What is the major flaw of SEO’s nowadays?
International SEO scene: I see two things: 1) Thinking that Google has changed and 2) That Google is the be-all, end-all root of SEO.
1) Google hasn’t changed. At all. Yes we have Panda, Penguin, Hummingbird updates. Yes these elements have “changed the game” and made it more challenging.
However it’s really just a product of Google’s mission since day one: provide genuine results that the users are looking for.
Google has become very smart with how they achieve this. But that doesn’t necessarily mean that things have changed.
2) Google is one small part of SEO. The goal is not always to “get as many people as possible on my websites”. I personally believe that metrics that point to a healthy user engagement is way more important.
Also, websites generate traffic and results from so many other sources.
For instance, if you’re running successful ad campaigns and targeted traffic-generating content from FaceBook, any sort of Google organic traffic you get is gravy.
Local SEO scene: That the SEO industry is ONLY for people who have failed to pursue “proper” professional careers.
The days of “bottom of the barrel” graduates or undergrad’s doing SEO cause they have no better option is long gone.

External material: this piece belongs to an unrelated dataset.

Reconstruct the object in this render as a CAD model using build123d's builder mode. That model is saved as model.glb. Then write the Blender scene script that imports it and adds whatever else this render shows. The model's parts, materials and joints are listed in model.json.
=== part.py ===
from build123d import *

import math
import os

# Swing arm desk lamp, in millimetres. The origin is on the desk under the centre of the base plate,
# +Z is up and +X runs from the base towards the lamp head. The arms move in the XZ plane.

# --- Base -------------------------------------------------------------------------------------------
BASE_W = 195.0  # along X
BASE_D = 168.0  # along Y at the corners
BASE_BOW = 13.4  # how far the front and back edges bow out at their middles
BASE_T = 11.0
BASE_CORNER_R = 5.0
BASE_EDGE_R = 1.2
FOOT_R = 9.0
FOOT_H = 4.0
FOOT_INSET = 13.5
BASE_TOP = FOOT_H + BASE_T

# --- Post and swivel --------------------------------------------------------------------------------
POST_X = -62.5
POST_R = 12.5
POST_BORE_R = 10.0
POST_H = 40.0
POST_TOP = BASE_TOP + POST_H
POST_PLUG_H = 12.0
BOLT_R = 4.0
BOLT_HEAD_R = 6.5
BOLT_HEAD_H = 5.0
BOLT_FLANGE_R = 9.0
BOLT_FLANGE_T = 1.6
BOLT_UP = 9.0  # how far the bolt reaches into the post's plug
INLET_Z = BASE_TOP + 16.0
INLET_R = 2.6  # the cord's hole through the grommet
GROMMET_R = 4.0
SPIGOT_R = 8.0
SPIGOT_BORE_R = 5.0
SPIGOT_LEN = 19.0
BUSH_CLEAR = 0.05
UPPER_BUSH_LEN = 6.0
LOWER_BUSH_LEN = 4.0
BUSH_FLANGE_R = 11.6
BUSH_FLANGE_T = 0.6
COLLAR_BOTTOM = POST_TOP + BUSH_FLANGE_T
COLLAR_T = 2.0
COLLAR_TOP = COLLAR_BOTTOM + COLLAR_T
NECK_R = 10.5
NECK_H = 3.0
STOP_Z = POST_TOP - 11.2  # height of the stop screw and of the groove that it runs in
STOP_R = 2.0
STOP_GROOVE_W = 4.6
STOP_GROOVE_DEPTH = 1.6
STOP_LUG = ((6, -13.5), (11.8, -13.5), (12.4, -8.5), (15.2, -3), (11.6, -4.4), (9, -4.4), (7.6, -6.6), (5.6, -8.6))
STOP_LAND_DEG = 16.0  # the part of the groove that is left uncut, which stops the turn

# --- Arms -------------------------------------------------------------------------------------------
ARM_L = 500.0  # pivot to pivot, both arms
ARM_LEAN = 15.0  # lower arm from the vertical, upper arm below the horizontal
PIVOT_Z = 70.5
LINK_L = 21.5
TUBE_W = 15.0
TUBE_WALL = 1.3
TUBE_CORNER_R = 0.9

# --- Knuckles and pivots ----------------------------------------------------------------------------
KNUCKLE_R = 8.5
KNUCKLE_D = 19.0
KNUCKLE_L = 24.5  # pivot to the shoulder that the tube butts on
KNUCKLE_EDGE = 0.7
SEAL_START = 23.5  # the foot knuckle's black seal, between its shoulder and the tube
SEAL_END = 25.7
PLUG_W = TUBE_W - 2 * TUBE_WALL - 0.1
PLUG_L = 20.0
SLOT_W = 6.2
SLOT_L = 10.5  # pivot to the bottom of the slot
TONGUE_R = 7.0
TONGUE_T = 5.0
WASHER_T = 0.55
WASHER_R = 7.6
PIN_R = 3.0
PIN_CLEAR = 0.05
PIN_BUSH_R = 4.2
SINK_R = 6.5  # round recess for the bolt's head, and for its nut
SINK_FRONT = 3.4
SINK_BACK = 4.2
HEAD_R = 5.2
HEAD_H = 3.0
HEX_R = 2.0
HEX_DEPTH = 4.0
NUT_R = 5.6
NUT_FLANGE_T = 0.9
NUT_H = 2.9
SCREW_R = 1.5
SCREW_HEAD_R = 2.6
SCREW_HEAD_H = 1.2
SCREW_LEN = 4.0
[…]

The industry is growing fast; the demand for people “with particular sets of skills” grows along with it.
SEO may not be an exact science, but that’s precisely why it’s becoming a competitive industry that requires competent practitioners.
It’s very powerful, but no one campaign necessarily has to be a replacement for another.

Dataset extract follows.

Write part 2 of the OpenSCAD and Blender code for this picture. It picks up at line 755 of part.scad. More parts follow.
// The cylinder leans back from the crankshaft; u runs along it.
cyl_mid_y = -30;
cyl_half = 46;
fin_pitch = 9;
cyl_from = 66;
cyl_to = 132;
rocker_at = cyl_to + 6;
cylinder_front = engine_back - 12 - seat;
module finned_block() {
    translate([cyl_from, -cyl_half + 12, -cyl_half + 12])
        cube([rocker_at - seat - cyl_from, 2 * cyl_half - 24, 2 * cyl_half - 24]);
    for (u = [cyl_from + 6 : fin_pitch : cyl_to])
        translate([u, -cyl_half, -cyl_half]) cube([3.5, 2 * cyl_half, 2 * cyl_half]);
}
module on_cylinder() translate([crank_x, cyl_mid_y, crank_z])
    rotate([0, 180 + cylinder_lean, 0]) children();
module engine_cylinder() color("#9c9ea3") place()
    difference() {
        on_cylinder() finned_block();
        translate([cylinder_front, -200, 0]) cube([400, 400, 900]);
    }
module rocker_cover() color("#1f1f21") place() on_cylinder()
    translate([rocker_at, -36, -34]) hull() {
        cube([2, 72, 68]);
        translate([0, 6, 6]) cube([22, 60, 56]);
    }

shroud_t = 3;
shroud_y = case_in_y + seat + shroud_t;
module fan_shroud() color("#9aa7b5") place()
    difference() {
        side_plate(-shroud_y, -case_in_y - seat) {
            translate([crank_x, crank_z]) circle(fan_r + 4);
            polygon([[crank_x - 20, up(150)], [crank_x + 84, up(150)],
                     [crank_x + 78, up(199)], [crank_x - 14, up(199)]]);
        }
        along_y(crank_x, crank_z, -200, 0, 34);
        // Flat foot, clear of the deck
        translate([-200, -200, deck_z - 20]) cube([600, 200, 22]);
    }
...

What I mean is: link building should be a holistic approach. Again, this goes back to what I said earlier “a good base/content builds its own links/networks”.
SEO is NOT a linear process like this:
Write Content > Promote To Social Media > Submit To Aggregates > X, Y, Z Link Building Techniques
It should be a “Web”, with your content/site usability/site speed and other on-page factors right in the middle of it.
The promotional stuff just branches out from it. They go not just hand-in-hand, but as a network.